Foreign Travel: The law establishes different categories of citizenship under which foreign travel is restricted. NGOs reported these restrictions primarily affected ethnic Nepalis, although children of single mothers who could not establish citizenship through a Bhutanese father also were affected. Citizens are required to obtain a security clearance certificate to obtain a passport.

Exile: In the early 1990s, the government reportedly forced between 80,000 and 100,000 Nepali-speaking residents to leave the country, following a series of decisions taken during the 1970s and 1980s establishing legal requirements for Bhutanese citizenship.

As of September, after years of international efforts resulting in the resettlement of thousands of refugees, UNHCR reported approximately 6,500 Nepali-speaking refugees remained in the two refugee camps it administered in Nepal.

There continued to be delays in government consideration of claims to Bhutanese citizenship by refugees in Nepal.

Citizenship: The law provides for revocation of the citizenship of any naturalized citizen who “has shown by act or speech to be disloyal in any manner whatsoever to the king, country, and people.” The law permits reapplication for citizenship after a two-year probationary period. The government can restore citizenship after successful completion of the probation and a finding that the individual was not responsible for any act against the government.

PROTECTION OF REFUGEES

Access to Asylum: The law does not provide for the granting of asylum or refugee status, and the government has not established a system for providing protection to refugees.

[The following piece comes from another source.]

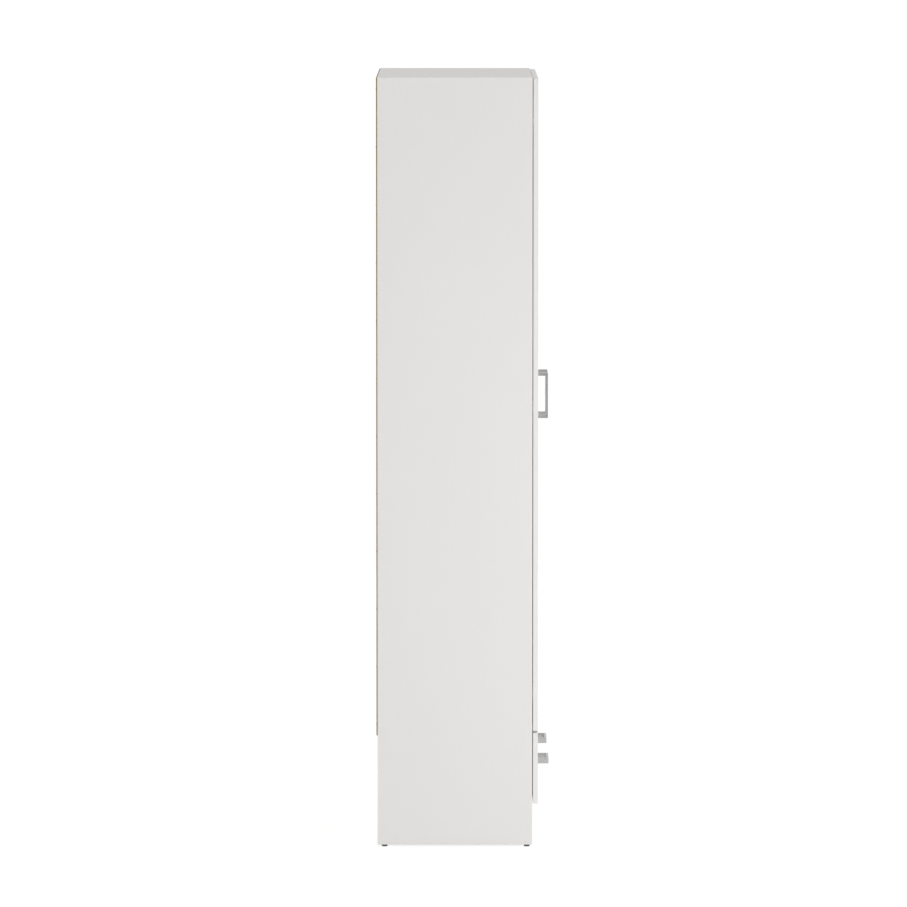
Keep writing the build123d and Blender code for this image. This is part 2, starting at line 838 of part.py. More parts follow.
for side, name in sides:
    handle_x = side * (front_inner_x + door_handle_from_edge)
    handle_screws = handle_screw_planes(handle_x, door_middle, (0, 0, 1))
    cup_planes = [
        Plane(origin=(side * cup_x, front_back, height), x_dir=(1, 0, 0), z_dir=(0, 1, 0))
        for height in hinge_heights
    ]
    cup_screw_planes = [
        Plane(origin=(side * cup_screw_x, flange_face, height + z), x_dir=(1, 0, 0), z_dir=(0, 1, 0))
        for height in hinge_heights
        for z in cup_screw_heights
    ]

    with BuildPart() as door_panel:
        near, far = sorted((side * front_inner_x, side * front_outer_x))
        box_between((near, front_face, door_bottom), (far, front_back, door_top))
        fillet(door_panel.edges(), edge_radius)
        with Locations(*cup_planes):
            Cylinder(
                cup_radius,
                cup_depth,
                align=(Align.CENTER, Align.CENTER, Align.MAX),
                mode=Mode.SUBTRACT,
            )
        cut_with(short_screw_blank, cup_screw_planes)
        cut_with(handle_screw_blank.part, handle_screws)
    save(door_panel, f"{name}_door_panel")

    with BuildPart() as door_handle:
        with Locations(handle_plane(handle_x, door_middle, (0, 0, 1))):
            add(bow_handle.part)
        cut_with(handle_screw_blank.part, handle_screws)
    save(door_handle, f"{name}_door_handle")

    with BuildPart() as door_handle_screws:
        with Locations(*handle_screws):
            add(handle_screw)
    save(door_handle_screws, f"{name}_door_handle_screws")

    hinge_places = [(0, 0, height) for height in hinge_heights]

    with BuildPart() as hinge_cups:
        with Locations(*hinge_places):
            add(hinge_cup.part)
        if side > 0:
            mirror(about=Plane.YZ, mode=Mode.REPLACE)
    save(hinge_cups, f"{name}_hinge_cups")

    with BuildPart() as hinge_pins:
        with Locations(*hinge_places):
            add(hinge_pin.part)
        if side > 0:
            mirror(about=Plane.YZ, mode=Mode.REPLACE)
    save(hinge_pins, f"{name}_hinge_pins")

    with BuildPart() as hinge_cup_screws:
        with Locations(*cup_screw_planes):
            add(short_screw)
    save(hinge_cup_screws, f"{name}_hinge_cup_screws")

# Cabinet runners: a channel on the wall with a roller's pin at its front, made for the left wall of
# the left opening and mirrored to the other three walls

wall = -opening_centre_x - opening_half
roller_start = wall + runner_sheet + roller_end_play
roller_stop = roller_start + front_roller_width + roller_end_play

with BuildPart() as cabinet_runners:
    box_between(
        (wall, carcass_front + runner_setback, runner_bottom),
        (wall + runner_sheet, channel_rear, runner_bottom + channel_height),
    )
    for flange_z in (runner_bottom, runner_bottom + channel_height - runner_sheet):
        box_between(
            (wall, channel_front, flange_z),
            (wall + channel_width, channel_rear, flange_z + runner_sheet),
        )
    box_between(
        (wall, channel_rear - runner_sheet, runner_bottom),
        (wall + channel_width, channel_rear, runner_bottom + channel_height),
    )
    stop_front = rear_roller_y - drawer_travel - rear_roller_radius - stop_gap - runner_sheet
    box_between(
        (wall, stop_front, runner_bottom),
        (wall + stop_width, stop_front + runner_sheet, runner_bottom + channel_height),
    )
    with BuildSketch(Plane.YZ.offset(wall)):
        with Locations((front_roller_y, roller_z)):
            Circle(roller_pin_radius)
    extrude(amount=roller_stop - wall)
    with BuildSketch(Plane.YZ.offset(roller_stop)):
        with Locations((front_roller_y, roller_z)):
            Circle(roller_pin_head_radius)
    extrude(amount=roller_pin_head)
    for rows in runner_rows.values():
        cut_with(screw_blank, runner_screw_planes(-1, -1, rows))
    mirror(about=Plane.YZ.offset(-opening_centre_x))
    mirror(about=Plane.YZ)
save(cabinet_runners, "cabinet_runners")

with BuildPart() as carcass_screws:
    with Locations(*bracket_screw_planes):
        add(screw)
    for side, _ in sides:
        with Locations(*socket_screw_planes(side), *hinge_screw_planes(side)):
            add(screw)
        for hand, _ in sides:
            with Locations(*runner_screw_planes(side, hand, runner_rows[side])):
                add(screw)
save(carcass_screws, "carcass_screws")


def roller(radius, width):
    """A runner's roller, its bore on the Z axis and its lower end at the origin."""
    with BuildPart() as wheel:
        Cylinder(radius, width, align=(Align.CENTER, Align.CENTER, Align.MIN))
        fillet(wheel.edges().filter_by(GeomType.CIRCLE), roller_edge)
        Hole(roller_pin_radius + running_clearance)
    return wheel.part


front_roller = roller(front_roller_radius, front_roller_width)
rear_roller = roller(rear_roller_radius, rear_roller_width)

# Drawers

for side, name in sides:
    centre_x = side * opening_centre_x
    front_centre_x = side * (front_inner_x + front_outer_x) / 2
    along = (1, 0, 0)
    handle_screws = handle_screw_planes(front_centre_x, drawer_front_middle, along)
    front_dowels = [
        Plane(
            origin=(centre_x + hand * (drawer_half - drawer_board / 2), front_back, z),
            x_dir=(1, 0, 0),
            z_dir=(0, 1, 0),
        )
        for hand, _ in sides
        for z in drawer_dowel_heights
    ]
    back_dowels = [
        Plane(
            origin=(centre_x + hand * (drawer_half - drawer_board), drawer_rear - drawer_board / 2, z),
            x_dir=(0, 1, 0),
            z_dir=(-hand, 0, 0),
        ).offset(dowel_face_depth - thin_face_depth)
        for hand, _ in sides
        for z in drawer_dowel_heights
    ]
    runner_screws = [
        Plane(
            origin=(centre_x + hand * drawer_half, y, roller_z),
            x_dir=(0, 1, 0),
            z_dir=(hand, 0, 0),
        ).offset(runner_sheet)
        for hand, _ in sides
        for y in (front_back + runner_screw_inset, drawer_rear - runner_screw_inset)
    ]
    bottom_half = drawer_half - drawer_board + groove_depth

    with BuildPart() as drawer_front:
        near, far = sorted((side * front_inner_x, side * front_outer_x))
        box_between((near, front_face, drawer_front_bottom), (far, front_back, drawer_front_top))
        fillet(drawer_front.edges(), edge_radius)
        box_between(
            (centre_x - bottom_half, front_back - groove_depth, groove_bottom),
            (centre_x + bottom_half, front_back + cut_overrun, groove_top),
            mode=Mode.SUBTRACT,
        )
        cut_with(dowel_hole.part, front_dowels)
        cut_with(handle_screw_blank.part, handle_screws)
    save(drawer_front, f"{name}_drawer_front")

    for hand, hand_name in sides:
        with BuildPart() as drawer_side:
            inner = centre_x + hand * (drawer_half - drawer_board)
            near, far = sorted((inner, centre_x + hand * drawer_half))
            box_between((near, front_back, drawer_bottom_edge), (far, drawer_rear, drawer_top_edge))
            fillet(drawer_side.edges().filter_by(Axis.Y).group_by(Axis.Z)[-1], edge_radius)
            box_between(
                (centre_x - bottom_half, front_back - cut_overrun, groove_bottom),
                (centre_x + bottom_half, drawer_rear + cut_overrun, groove_top),
                mode=Mode.SUBTRACT,
            )
            cut_with(dowel_hole.part, front_dowels + back_dowels)
            cut_with(short_screw_blank, runner_screws)
        save(drawer_side, f"{name}_drawer_{hand_name}_side")

    with BuildPart() as drawer_back:
        back_half = drawer_half - drawer_board
        box_between(
            (centre_x - back_half, drawer_rear - drawer_board, groove_top),
            (centre_x + back_half, drawer_rear, drawer_top_edge),
        )
        fillet(drawer_back.edges().filter_by(Axis.X).group_by(Axis.Z)[-1], edge_radius)
        cut_with(dowel_hole.part, back_dowels)
    save(drawer_back, f"{name}_drawer_back")

    with BuildPart() as drawer_bottom:
        box_between(
            (
                centre_x - bottom_half + groove_fit,
                front_back - groove_depth + groove_fit,
                groove_bottom,
            ),
            (centre_x + bottom_half - groove_fit, drawer_rear, groove_bottom + drawer_bottom_thickness),
        )
    save(drawer_bottom, f"{name}_drawer_bottom")

    with BuildPart() as drawer_dowels:
        with Locations(*front_dowels, *back_dowels):
            add(dowel.part)
    save(drawer_dowels, f"{name}_drawer_dowels")

    # The drawer's runners wrap the lower edges of its sides and reach out over the front rollers
    with BuildPart() as drawer_runners:
        edge_x = centre_x - drawer_half
        box_between(
            (edge_x - runner_sheet, front_back, runner_bottom),
            (edge_x, drawer_rear, drawer_flange_z + runner_sheet),
        )
        box_between(
            (edge_x - drawer_flange_width, front_back, drawer_flange_z),
            (edge_x, drawer_rear, drawer_flange_z + runner_sheet),
        )
        box_between(
            (edge_x - runner_sheet, front_back, runner_bottom),
            (edge_x + drawer_foot_width, drawer_rear, drawer_bottom_edge),
        )
        shoulder_x = edge_x - runner_sheet - runner_sheet - roller_pin_head
        rear_roller_low_x = shoulder_x - roller_end_play - rear_roller_width
        with BuildSketch(Plane.YZ.offset(shoulder_x)):
            with Locations((rear_roller_y, roller_z)):
                Circle(roller_shoulder_radius)
        extrude(amount=edge_x - shoulder_x - runner_sheet)
        with BuildSketch(Plane.YZ.offset(rear_roller_low_x - roller_end_play)):
            with Locations((rear_roller_y, roller_z)):
                Circle(roller_pin_radius)
        extrude(amount=edge_x - rear_roller_low_x)
        with BuildSketch(Plane.YZ.offset(rear_roller_low_x - roller_end_play)):
            with Locations((rear_roller_y, roller_z)):
                Circle(roller_pin_head_radius)
        extrude(amount=-roller_pin_head)
        mirror(about=Plane.YZ.offset(centre_x))
        cut_with(short_screw_blank, runner_screws)
    save(drawer_runners, f"{name}_drawer_runners")

    with BuildPart() as drawer_runner_screws:
        with Locations(*runner_screws):
            add(short_screw)
    save(drawer_runner_screws, f"{name}_drawer_runner_screws")

    with BuildPart() as drawer_handle:
        with Locations(handle_plane(front_centre_x, drawer_front_middle, along)):
            add(bow_handle.part)
        cut_with(handle_screw_blank.part, handle_screws)
    save(drawer_handle, f"{name}_drawer_handle")

    with BuildPart() as drawer_handle_screws:
        with Locations(*handle_screws):
            add(handle_screw)
    save(drawer_handle_screws, f"{name}_drawer_handle_screws")

    with BuildPart() as front_rollers:
        low_x = centre_x - opening_half + runner_sheet + roller_end_play
        with Locations(Plane(origin=(low_x, front_roller_y, roller_z), x_dir=(0, 1, 0), z_dir=(1, 0, 0))):
            add(front_roller)
        mirror(about=Plane.YZ.offset(centre_x))
    save(front_rollers, f"{name}_front_rollers")

    with BuildPart() as rear_rollers:
        low_x = rear_roller_low_x
        with Locations(Plane(origin=(low_x, rear_roller_y, roller_z), x_dir=(0, 1, 0), z_dir=(1, 0, 0))):
            add(rear_roller)
        mirror(about=Plane.YZ.offset(centre_x))
    save(rear_rollers, f"{name}_rear_rollers")
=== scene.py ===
"""Scene of a tall shallow white wardrobe: two doors over two drawers, seen square to its left side."""

import logging
import math
from dataclasses import dataclass, field
from enum import Enum
from typing import ClassVar, Optional, Sequence, Union

import bmesh
import bpy
from mathutils import Matrix, Vector


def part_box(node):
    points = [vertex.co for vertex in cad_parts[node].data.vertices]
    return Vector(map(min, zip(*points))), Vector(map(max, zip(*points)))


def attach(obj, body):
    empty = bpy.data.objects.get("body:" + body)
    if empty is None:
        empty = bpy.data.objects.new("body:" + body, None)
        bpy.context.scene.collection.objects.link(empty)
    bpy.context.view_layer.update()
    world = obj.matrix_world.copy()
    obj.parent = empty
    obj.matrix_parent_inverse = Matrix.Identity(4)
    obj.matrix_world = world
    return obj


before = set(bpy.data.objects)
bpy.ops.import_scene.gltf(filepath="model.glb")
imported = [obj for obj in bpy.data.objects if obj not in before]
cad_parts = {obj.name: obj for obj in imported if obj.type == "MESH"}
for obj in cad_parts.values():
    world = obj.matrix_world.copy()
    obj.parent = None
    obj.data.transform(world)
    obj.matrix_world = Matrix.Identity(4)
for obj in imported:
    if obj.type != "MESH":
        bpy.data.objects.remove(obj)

logger = logging.getLogger("wardrobe")

Colour = tuple[float, float, float]
Point = tuple[float, float, float]
Range = tuple[float, float]
Socket = bpy.types.NodeSocket
Value = Union[Socket, float]
Outline = list[tuple[float, float]]
Ring = list[bmesh.types.BMVert]

MM = 0.001
QUARTER_TURN = math.radians(90.0)
WHITE = (1.0, 1.0, 1.0)
SIDES = ((-1, "left"), (1, "right"))


class Face(Enum):
    """The six faces of a board, each as the axis that it looks along and the sign."""

    LEFT = (0, -1)
    RIGHT = (0, 1)
    FRONT = (1, -1)
    REAR = (1, 1)
    BOTTOM = (2, -1)
    TOP = (2, 1)


class Axis(Enum):
    """The three axes of the wardrobe's frame."""

    X = 0
    Y = 1
    Z = 2


Depths = dict[Face, Socket]
Inputs = dict[Union[int, str], object]
EDGES = (Face.LEFT, Face.RIGHT, Face.BOTTOM, Face.TOP)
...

The Central Tibetan Administration (CTA) reported that since the 1960s, the country had sheltered Tibetan refugees who were initially located in seven settlements. Tibetan officials reported the Tibetans had largely successfully integrated into society. According to the CTA’s 2017-18 annual report, 1,847 Tibetan refugees lived in Bhutan; approximately 1,654 of them have refugee resident permits. No current records indicate any of these refugees hold work permits. The CTA did not have an official presence in the country and did not provide social and economic assistance to Tibetans in Bhutan. Authorities keep the country’s border with China closed, and Tibetans generally did not transit the country en route to India. The Tibetan population was decreasing as Tibetan refugees adopt Bhutanese citizenship, according to the Department of Immigration.

Freedom of Movement: Tibetan refugees reportedly have difficulties traveling within and outside the country.

Employment: Reports suggested some Tibetan refugees and some Nepali-speaking Bhutanese citizens could not obtain security clearances for government jobs, enroll in higher education, or obtain licenses to run private businesses. According to previous information from the CTA, 13 Tibetan refugees have received licenses to run businesses. The CTA also said that while Tibetan refugees are not eligible for government employment, a few Tibetan refugees worked as teachers and health-care providers under temporary government contracts.

Access to Basic Services: The government stated Tibetan refugees have the same access to government-provided health care and education as citizens.

Durable Solutions: Tibetan refugees could travel to India, although many faced obstacles in obtaining travel permits. There were also reports the government did not provide the travel documents necessary for Tibetan refugees to travel beyond India.

The government continued to delay implementing a process to identify and repatriate refugees with claims to Bhutanese residency or citizenship.

STATELESS PERSONS

A nationwide census in 1985 resulted in a determination that many Nepali-speaking persons in Bhutan were not citizens, effectively rendering them stateless. The government alleged they were not citizens because they could not prove they had been resident in the country in 1958. Officials repeated the census in 1988-89 in the southern districts. During the second round of the census, those who were deemed not to be citizens in 1985 could apply for citizenship provided they met certain conditions. The government categorized those who did not meet the new criteria as illegal immigrants and expelled them. According to NGOs, an unknown number of Nepali-speaking stateless persons remained in the country, mainly in the south. Officials conducted the last census in 2017. While records do not show any figures on stateless persons, informed sources estimated 1,000 families are stateless.

For a child to qualify for Bhutanese citizenship, both parents must be Bhutanese citizens. NGOs and media sources highlighted the existence of stateless children born to unwed mothers who were unable to prove the identity of the father of the child. According to 2014 NGO reports, more than 700 children born in the country were not recognized as Bhutanese citizens because their fathers’ nationality was undocumented. Nonetheless, the government claimed that 20 children in the kingdom fell into this category. In May 2017 the UN Committee on the Rights of the Child urged the government to end discrimination against children based on ethnic origin, particularly in access to education.

Stateless persons cannot obtain “no objection certificates” and security clearance certificates, which are often necessary for access to public health care, employment, access to primary and secondary education, enrollment at institutions of higher education, travel documents, and business ownership. The National Commission for Women and Children stated children without citizenship were eligible for public educational and health services.